- Exercise brief:
Every entry needs to be reproduced exactly.

(Source records)
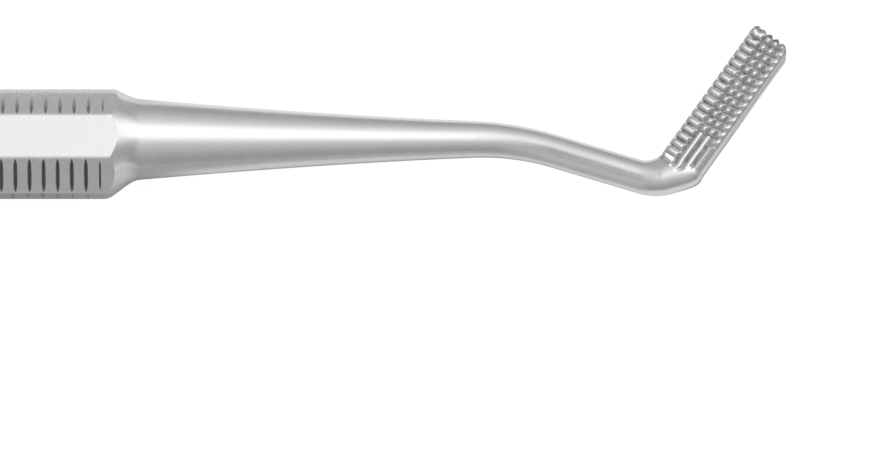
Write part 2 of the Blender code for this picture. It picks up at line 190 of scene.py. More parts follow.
# %% The loft
def loft(name, rings, start_cap=True, mirrored=False):
    """Skins rings of points into a mesh object. It stays in millimetres until all is joined."""
    points = np.array(rings)
    if mirrored:
        points = points * np.array([-1.0, 1.0, 1.0])
    count = points.shape[1]
    index = np.arange(len(points) * count).reshape(len(points), count)
    a, b = index[:-1], index[1:]
    faces = np.stack([a, np.roll(a, -1, 1), np.roll(b, -1, 1), b], axis=-1).reshape(-1, 4).tolist()
    if start_cap:
        faces.append(index[0][::-1].tolist())
    faces.append(index[-1].tolist())
    mesh = bpy.data.meshes.new(name)
    mesh.from_pydata(points.reshape(-1, 3).tolist(), [], faces)
    outwards = np.array(mesh.polygons[0].center) - points[0].mean(axis=0)
    if np.dot(mesh.polygons[0].normal, outwards) < 0:
        mesh.flip_normals()
    mesh.materials.append(steel)
    made = bpy.data.objects.new(name, mesh)
    bpy.context.scene.collection.objects.link(made)
    return made


print("loft ready, in", steel.name)

# %% [markdown]
# The shanks
#
# Both ends leave the eight-sided handle through a cone and thin down towards the
# working end. The turned part doesn't run quite true with the bar, so its axis
# stands a little to one side, and that is why the top flat runs out on the cone
# in a rounded end. Spin could turn a true cone, but rings can also drift off the
# axis while they get thinner.


# %% Sections of the turned shanks
SCALER_CONE_RINGS, PUSHER_CONE_RINGS = 44, 40
TAPER_RINGS, BEND_RINGS, STRAIGHT_RINGS, TURN_RINGS = 28, 13, 6, 5
NECK_RINGS, ROOT_RINGS, BLADE_RINGS = 9, 25, 50


def shank_section(size, distance):
    """Radius, side offset and height of the turned blank at a distance beyond the handle's end."""
    left = max(0.0, (size["taper_end"] - distance) / (size["taper_end"] - size["taper_start"]))
    taper = (size["tip"] + (size["root"] - size["tip"]) * left ** size["power"]) / 2
    from_cone = distance - size["cone_start"]
    moved = smooth_step(from_cone / size["cone_length"])
    lifted = smooth_step(from_cone / size["lift_length"])
    radius = taper + (BLANK_RADIUS - taper) * (1 - moved)
    risen = smooth_step((distance - size["rise_start"]) / RISE_LENGTH)
    offset_y = size["offset_y"] * moved - size["sideways"] * risen
    return radius, offset_y, AXIS_HEIGHT + size["offset_z"] * lifted + size["rise"] * risen


def shank_ring(path, size, distance, outline=None, radius=None):
    turned_radius, offset_y, height = shank_section(size, distance)
    radius = turned_radius if radius is None else radius
    outline = round_outline() if outline is None else outline
    x, y, heading = path.at(distance)
    return place_ring(outline, (x, y + offset_y, height), heading, radius, radius)


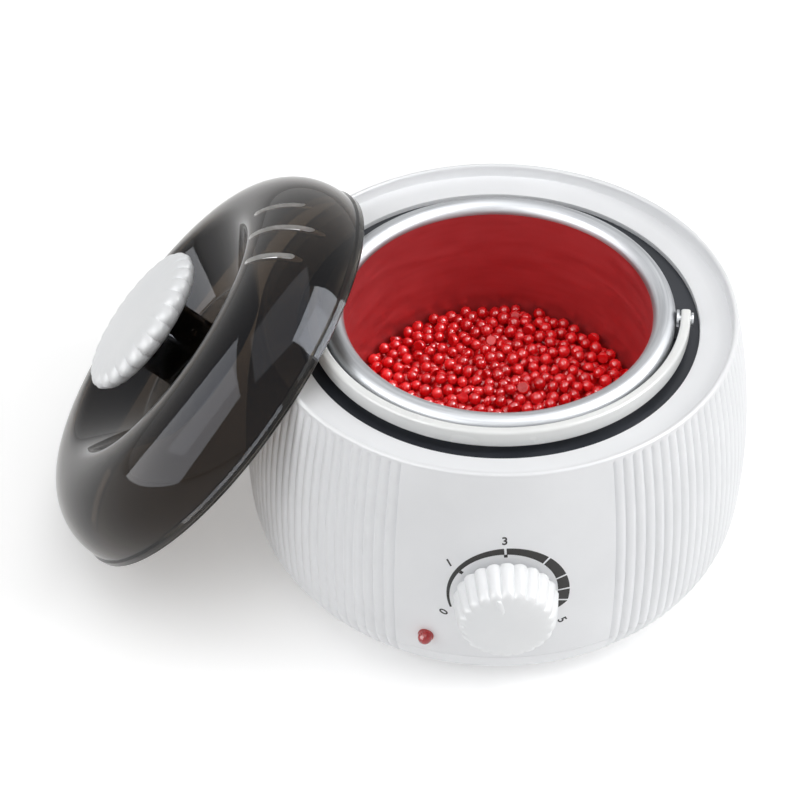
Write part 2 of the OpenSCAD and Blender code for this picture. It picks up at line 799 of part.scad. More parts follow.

- Expected answer:
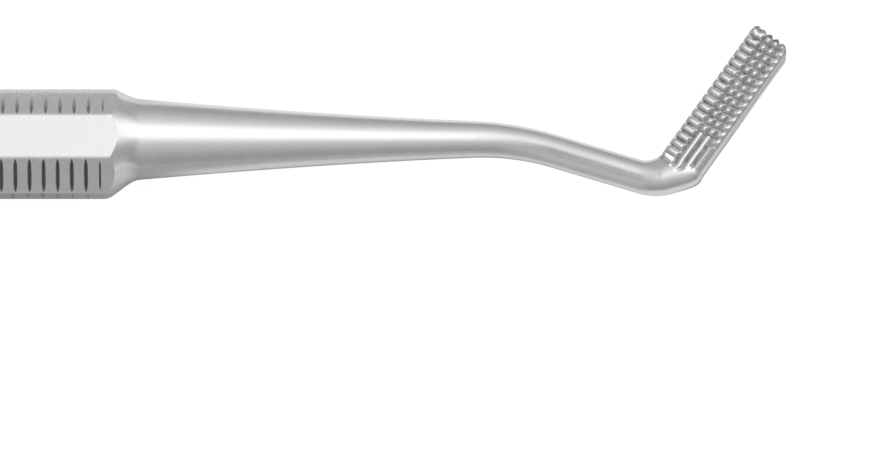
Write part 2 of the Blender code for this picture. It picks up at line 190 of scene.py. More parts follow.
# %% The loft
def loft(name, rings, start_cap=True, mirrored=False):
    """Skins rings of points into a mesh object. It stays in millimetres until all is joined."""
    points = np.array(rings)
    if mirrored:
        points = points * np.array([-1.0, 1.0, 1.0])
    count = points.shape[1]
    index = np.arange(len(points) * count).reshape(len(points), count)
    a, b = index[:-1], index[1:]
    faces = np.stack([a, np.roll(a, -1, 1), np.roll(b, -1, 1), b], axis=-1).reshape(-1, 4).tolist()
    if start_cap:
        faces.append(index[0][::-1].tolist())
    faces.append(index[-1].tolist())
    mesh = bpy.data.meshes.new(name)
    mesh.from_pydata(points.reshape(-1, 3).tolist(), [], faces)
    outwards = np.array(mesh.polygons[0].center) - points[0].mean(axis=0)
    if np.dot(mesh.polygons[0].normal, outwards) < 0:
        mesh.flip_normals()
    mesh.materials.append(steel)
    made = bpy.data.objects.new(name, mesh)
    bpy.context.scene.collection.objects.link(made)
    return made


print("loft ready, in", steel.name)

# %% [markdown]
# The shanks
#
# Both ends leave the eight-sided handle through a cone and thin down towards the
# working end. The turned part doesn't run quite true with the bar, so its axis
# stands a little to one side, and that is why the top flat runs out on the cone
# in a rounded end. Spin could turn a true cone, but rings can also drift off the
# axis while they get thinner.


# %% Sections of the turned shanks
SCALER_CONE_RINGS, PUSHER_CONE_RINGS = 44, 40
TAPER_RINGS, BEND_RINGS, STRAIGHT_RINGS, TURN_RINGS = 28, 13, 6, 5
NECK_RINGS, ROOT_RINGS, BLADE_RINGS = 9, 25, 50


def shank_section(size, distance):
    """Radius, side offset and height of the turned blank at a distance beyond the handle's end."""
    left = max(0.0, (size["taper_end"] - distance) / (size["taper_end"] - size["taper_start"]))
    taper = (size["tip"] + (size["root"] - size["tip"]) * left ** size["power"]) / 2
    from_cone = distance - size["cone_start"]
    moved = smooth_step(from_cone / size["cone_length"])
    lifted = smooth_step(from_cone / size["lift_length"])
    radius = taper + (BLANK_RADIUS - taper) * (1 - moved)
    risen = smooth_step((distance - size["rise_start"]) / RISE_LENGTH)
    offset_y = size["offset_y"] * moved - size["sideways"] * risen
    return radius, offset_y, AXIS_HEIGHT + size["offset_z"] * lifted + size["rise"] * risen


def shank_ring(path, size, distance, outline=None, radius=None):
    turned_radius, offset_y, height = shank_section(size, distance)
    radius = turned_radius if radius is None else radius
    outline = round_outline() if outline is None else outline
    x, y, heading = path.at(distance)
    return place_ring(outline, (x, y + offset_y, height), heading, radius, radius)


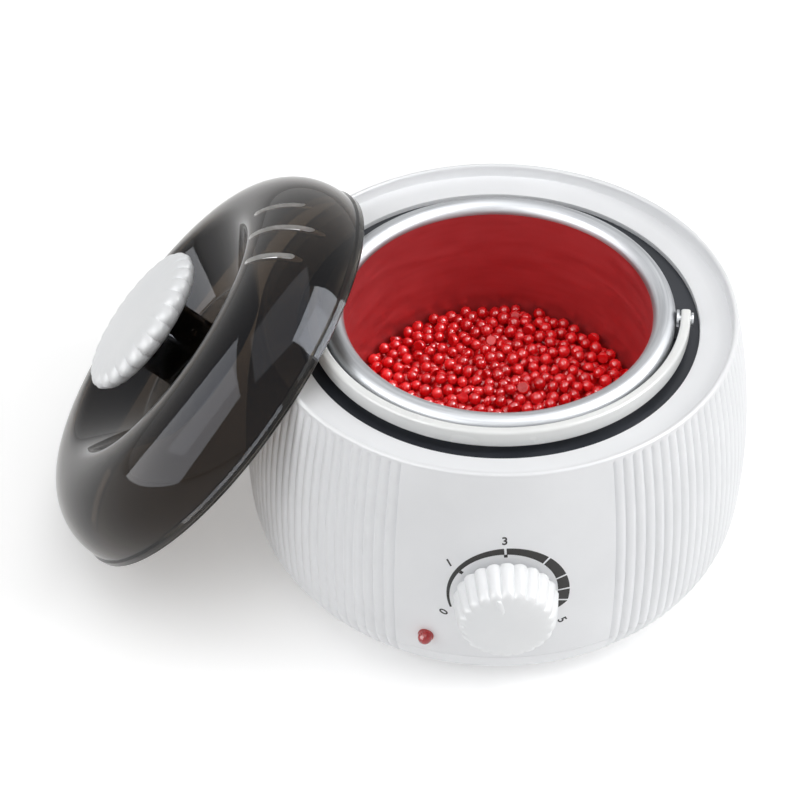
Write part 2 of the OpenSCAD and Blender code for this picture. It picks up at line 799 of part.scad. More parts follow.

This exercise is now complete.